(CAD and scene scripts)

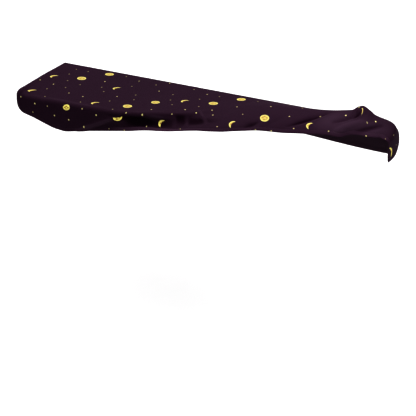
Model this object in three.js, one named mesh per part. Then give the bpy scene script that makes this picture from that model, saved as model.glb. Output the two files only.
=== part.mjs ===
// Fitted cover of stretch cloth, long and narrow. Its left half is drawn tight, with a level
// top and hanging skirts. At the right its front edge has been pushed back, so that the cloth
// is bunched up there and its front skirt lies forwards, open.
// Millimetres. X runs along the length, Y from the front to the back and Z up.
// The origin is the middle of the underside of the taut top.

import * as THREE from 'three';

// Driving dimensions. All outlines are those of the cloth's inner face.
const HALF_LENGTH = 662;        // middle to either end
const HALF_DEPTH = 147;         // middle to front or back
const LEFT_FLARE = 9;           // how much further out the left end stands at its back
const FRONT_CORNER = 29;        // rounding of the upright front left corner, seen from above
const BACK_CORNER = 8;          // rounding of the upright back left corner
const CORNER_SAG = -8;          // height of the edge at the front left corner
const SAG_REACH = 0.65;         // share of the left end along which the edge rises from there
const CORNER_HEM = -86;         // height of the hem there
const SKIRT = 96;               // drop of the skirts at the back
const RIGHT_DROP = 8;           // how much lower the back skirt hangs at the right end
const HEM_WAVE = 3;             // unevenness of the back hem
const WAVE_LENGTH = 690;
const CLOTH = 1.8;              // thickness of the cloth
const HEM = 2.8;                // thickness of the turned hem

// How a fitted skirt hangs: the rounding of its edge, how far it bulges out, the height of that
// bulge as a share of the hem's, and how far the hem is tucked in
const frontFit = { bend: 13, bulge: 17, low: 0.85, tuck: 4 };
const backFit = { bend: 8, bulge: 4, low: 0.55, tuck: 1 };
const RIGHT_BACK_BEND = 15;     // rounding of the back edge at the right end

// Where the fitted cloth gives way to loose cloth, and where it is wholly loose
const LOOSE_FROM = -160;
const LOOSE_BY = 120;

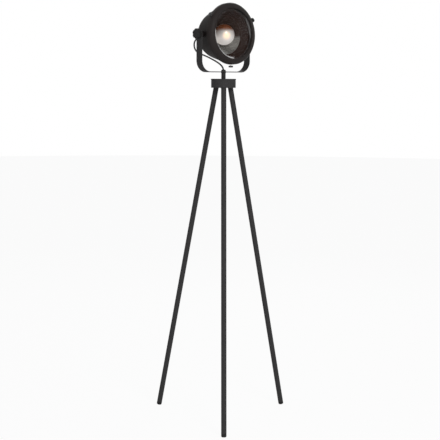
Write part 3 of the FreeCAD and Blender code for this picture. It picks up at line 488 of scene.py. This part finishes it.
def softened(corners, pieces=5):
    """An outline whose corners (along, out, radius) become arcs; without a radius they stay sharp."""
    points = []
    count = len(corners)
    for index, corner in enumerate(corners):
        here = Vector(corner[:2])
        radius = corner[2] if len(corner) > 2 else 0
        if not radius:
            points.append(here)
            continue
        before = (Vector(corners[index - 1][:2]) - here).normalized()
        after = (Vector(corners[(index + 1) % count][:2]) - here).normalized()
        half = before.angle(after) / 2
        back_off = radius / math.tan(half)
        centre = here + (before + after).normalized() * radius / math.sin(half)
        start, end = here + before * back_off - centre, here + after * back_off - centre
        first = math.atan2(start.y, start.x)
        sweep = math.remainder(math.atan2(end.y, end.x) - first, TAU)
        for step in range(pieces + 1):
            turn = first + sweep * step / pieces
            points.append(centre + Vector((math.cos(turn), math.sin(turn))) * radius)
    return points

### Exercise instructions
Give nothing but the count of lines in the listing above that hold the string "this".

### Task output
2